As one of the three keynote speakers, Mr Lars Meinhardt, Judge at the Munich Higher Regional Court and member of the Trademark and Competition Senate there, again reported on highly topical issues in German trade mark infringement proceedings. On the one hand, the focus was on questions of the burden of proof with regard to exhaustion under trade mark law, in particular in the case of product counterfeiting within a selective distribution system. On the other hand, Mr Meinhardt discussed the requirements for the unregistered use mark on the basis of the (appealed) OLG Munich decision on the protection of the gold tone (Lindt-Hase). Furthermore, he presented the current BGH decision INJECT/ INJEX in more detail, which deals with the question of the significance of descriptive sign elements within trade marks.

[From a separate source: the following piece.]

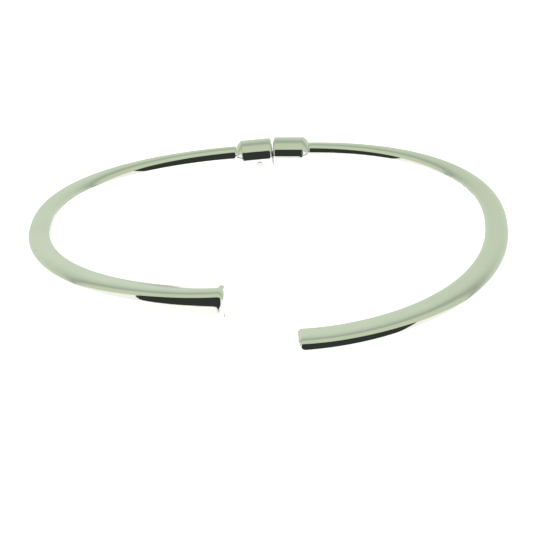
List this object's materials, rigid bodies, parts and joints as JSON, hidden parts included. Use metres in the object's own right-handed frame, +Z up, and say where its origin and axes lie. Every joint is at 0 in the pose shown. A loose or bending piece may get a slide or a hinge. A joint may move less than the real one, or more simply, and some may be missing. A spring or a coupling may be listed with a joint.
{
  "type": "hinged bangle bracelet",
  "caption": "Open oval bangle: two tapered domed metal arms joined at the back by a sprung barrel hinge, with a gap between flat ends at the front.",
  "frame": {"origin": "centre of the footprint, on the surface the bangle lies on", "axes": "+Z up from the surface; -Y towards the gap between the arms, +Y towards the hinge; +X towards the right arm"},
  "size_m": [0.067, 0.0584, 0.0116],
  "materials": {
    "polished_silver": "mirror polished, with fine handling scratches",
    "pin_silver": "filed flush and polished",
    "hinge_steel": "turned, hidden inside the barrel"
  },
  "bodies": {
    "right_side": {"right_arm": "polished_silver", "right_collar": "polished_silver", "right_barrel": "polished_silver", "hinge_pin": "pin_silver"},
    "rod_link": {"eye_rod": "hinge_steel", "seat_nut": "hinge_steel", "return_spring": "hinge_steel"},
    "washer": {"thrust_washer": "hinge_steel"},
    "left_side": {"left_arm": "polished_silver", "left_collar": "polished_silver", "left_barrel": "polished_silver", "guide_bush": "hinge_steel", "bush_pin": "pin_silver"}
  },
  "joints": [
    {"name": "arm_open", "type": "hinge", "parent": "right_side", "child": "rod_link", "pos_m": [0.00106, 0.02668, 0.00286], "axis": [0.0646, 0.0109, -0.9979], "range_deg": [0, 25], "stiffness_Nm_per_rad": 0.1, "springref_deg": -11.46},
    {"name": "spring_slide", "type": "slide", "parent": "rod_link", "child": "washer", "axis": [-0.9935, -0.0936, -0.0653], "range_m": [0, 0.00056], "deforming": ["return_spring"]},
    {"name": "arm_twist", "type": "hinge", "parent": "washer", "child": "left_side", "pos_m": [0.00106, 0.02668, 0.00286], "axis": [-0.9935, -0.0936, -0.0653], "range_deg": [-24, 8]}
  ],
  "couplings": [
    {"joint": "spring_slide", "follows": "arm_open", "m_per_rad": 0.00125}
  ]
}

Subsequently, Mr Harri Salmi, member of the 2nd and 3rd Boards of Appeal of the EUIPO, presented a comprehensive overview of interesting and recent decisions of the Boards of Appeal issued on different “grounds for invalidity” based on Article 25 (1) of the Community Design Regulation. Cases in which the Boards of Appeal ultimately based their decisions on an identical or divergent overall impression of the designs to be compared, for which, however, in the view of some participants, partly divergent indications and lines of argumentation were used, such as in the case of a contested design of a bread slice or a washing sponge, were particularly interesting for discussion. In addition, Mr Salmi provided clear information on general principles concerning Community designs, such as the relevant informed user and the disclosure of an earlier design and its presentation in evidence.

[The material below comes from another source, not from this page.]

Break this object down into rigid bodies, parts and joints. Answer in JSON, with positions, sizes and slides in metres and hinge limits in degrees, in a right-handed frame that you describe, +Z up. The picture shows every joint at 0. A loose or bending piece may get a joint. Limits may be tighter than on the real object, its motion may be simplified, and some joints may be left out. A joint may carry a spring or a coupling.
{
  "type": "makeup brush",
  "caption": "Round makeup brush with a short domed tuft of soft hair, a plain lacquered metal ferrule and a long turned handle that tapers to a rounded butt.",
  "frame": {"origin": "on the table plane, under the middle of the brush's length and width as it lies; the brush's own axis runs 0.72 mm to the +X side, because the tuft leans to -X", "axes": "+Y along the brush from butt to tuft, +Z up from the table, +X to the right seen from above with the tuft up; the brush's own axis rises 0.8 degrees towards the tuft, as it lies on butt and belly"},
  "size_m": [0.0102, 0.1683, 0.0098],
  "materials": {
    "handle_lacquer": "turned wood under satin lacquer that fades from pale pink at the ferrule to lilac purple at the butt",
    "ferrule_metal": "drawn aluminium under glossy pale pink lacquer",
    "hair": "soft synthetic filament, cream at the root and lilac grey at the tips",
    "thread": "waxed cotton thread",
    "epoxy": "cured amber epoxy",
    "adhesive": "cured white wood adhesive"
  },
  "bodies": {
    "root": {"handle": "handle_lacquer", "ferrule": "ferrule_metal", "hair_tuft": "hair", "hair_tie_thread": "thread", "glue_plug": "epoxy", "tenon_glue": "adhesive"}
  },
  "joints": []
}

The third speaker, Mr Christoph Bartos, member of the 3rd and 4th Boards of Appeal of the EUIPO, again gave an informative and interactive presentation on the latest case law of the Boards of Appeal of the EUIPO in EU trade mark law, in particular on trade mark registration and opposition proceedings in the procedural area and with regard to absolute and relative grounds for refusal. Cases in which the Grand Board of the EUIPO dealt with trade mark applications in bad faith or trade marks with only a small scope of protection as well as with the conceptual comparison of trade marks consisting of a single letter should be highlighted. The public was divided on decisions on the registrability of sound marks of different lengths. However, there was mostly unanimous agreement on the decisions presented on the confusability of signs and goods or services of opposing trade marks.

The participants asked the speakers a lot of questions and the organisers were pleased to receive a lot of positive feedback.